In regions where both wild and managed bees were active, native stingless bees provided about 35% of pollination services, creating a natural buffer against honeybee losses. This diversity matters because honeybee colonies are increasingly vulnerable to parasites like the Varroa mite. If honeybee populations crash, healthy wild bee populations can partially compensate. If both decline simultaneously, there’s no backup.
Extinction Risk Is Growing
A 2025 assessment for the IUCN Red List found that at least 10% of wild bee species in Europe, 172 out of 1,928 assessed, are at risk of extinction. More than 20% of species in groups like bumblebees and cellophane bees now face that threat. Fifteen species of bumblebees, crucial pollinators for legumes like peas, beans, and clover, are classified as threatened. One European mining bee species, the only member of its genus on the continent, is now listed as critically endangered.
These aren’t abstract numbers. Each species lost represents a pollination relationship that took millions of years to evolve and cannot be replaced by a different bee stepping in. Specialist pollinators are adapted to specific flower shapes, bloom times, and chemical signals. When they disappear, the plants they served often follow.
The Economic Scale
Insect pollination contributes more than $800 billion in gross economic value to global agriculture. That figure captures the direct market value of crops that depend on pollinators, but it underestimates the true cost of losing them because it doesn’t account for the price increases, nutritional gaps, and ecosystem damage that would follow. In Ethiopia alone, insect pollination was valued at $544 million in 2023, representing about 9% of total agricultural revenue, and that value had increased more than fivefold from roughly $100 million in earlier assessments as pollinator-dependent crop production expanded.
What You Can Do at Home
Individual actions genuinely help, especially for native bees that forage and nest close to where they were born. The two things bees need most are food (pollen and nectar from flowers) and a place to nest.

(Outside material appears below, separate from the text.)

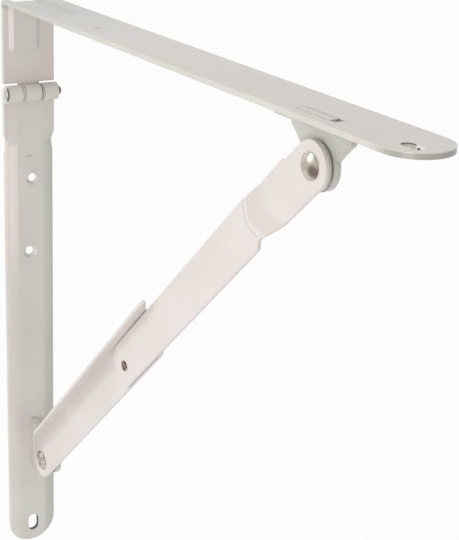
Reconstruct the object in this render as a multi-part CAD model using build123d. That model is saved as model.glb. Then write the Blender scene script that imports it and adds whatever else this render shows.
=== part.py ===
"""Folding shelf bracket: a hinged arm, a wall leg and a two-link folding strut.

Frame: X is out from the wall (wall plane X = 0), Y is along the wall with 0 at
mid-width, Z is up with 0 at the top wall screw. All sizes are in millimetres.
"""
import math
import os

from build123d import *

# ---- strip stock and running gaps -------------------------------------------
sheet = 2.5            # thickness of the pressed steel strip
strip_w = 30.0         # width of the arm and of the wall leg
lug_t = 3.0            # thickness of the two pivot lugs
arm_lug_y = -0.4       # middle of the arm's lug
wall_lug_y = 0.7       # middle of the wall leg's lug
run_gap = 0.05         # side and radial gap of a turning joint
seat_gap = 0.02        # gap of a staked or riveted seat

# ---- wall leg -----------------------------------------------------------------
rim_depth = 2.5        # how far the rolled edges reach behind the flat back
leg_bottom = -234.5    # Z of the rounded bottom end
rim_flat = 5.0         # half-width of the flat between the rolled edges
rim_half = 14.85       # half-width over the rolled edges
rim_foot = 13.1        # half-width where the rolled edges meet the wall
rim_root = 10.6        # half-width of the flat back between them
roll_start = 25.5      # Z where the strip starts to roll
roll_full = 14.5       # Z where the rolled section is complete
wall_screws = [(2.0, -1.0), (0.0, -44.5)]     # Y and Z, staggered so that wood doesn't split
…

For food, plant a mix of nectar- and pollen-rich flowering plants that bloom across different seasons so something is always available. Native wildflower species are typically better than ornamental hybrids, which sometimes produce less pollen.
For nesting, small changes make a surprising difference. Many native bees dig burrows in the ground and prefer to nest near small surface stones they can use as landmarks. A USDA field experiment found that creating a thin mulch of flat stream pebbles along the edge of a garden produced 66 to 78% more bee burrows the following spring compared to bare soil. These pebble areas need to stay undisturbed by foot traffic so female bees can reliably find their nests after foraging. For species that nest above ground, leaving a few foot-long dead stems with hollow or pithy cores when pruning shrubs provides ready-made nesting habitat for small orchard bees and similar species.
Equally important is what to avoid. Buried landscaping fabric blocks ground-nesting bees from reaching the soil. Running sprinkler systems during the day can disorient foraging bees by washing away the scent landmarks they use to navigate. And reducing or eliminating pesticide use in your yard removes one of the most direct threats to the bees already living near you.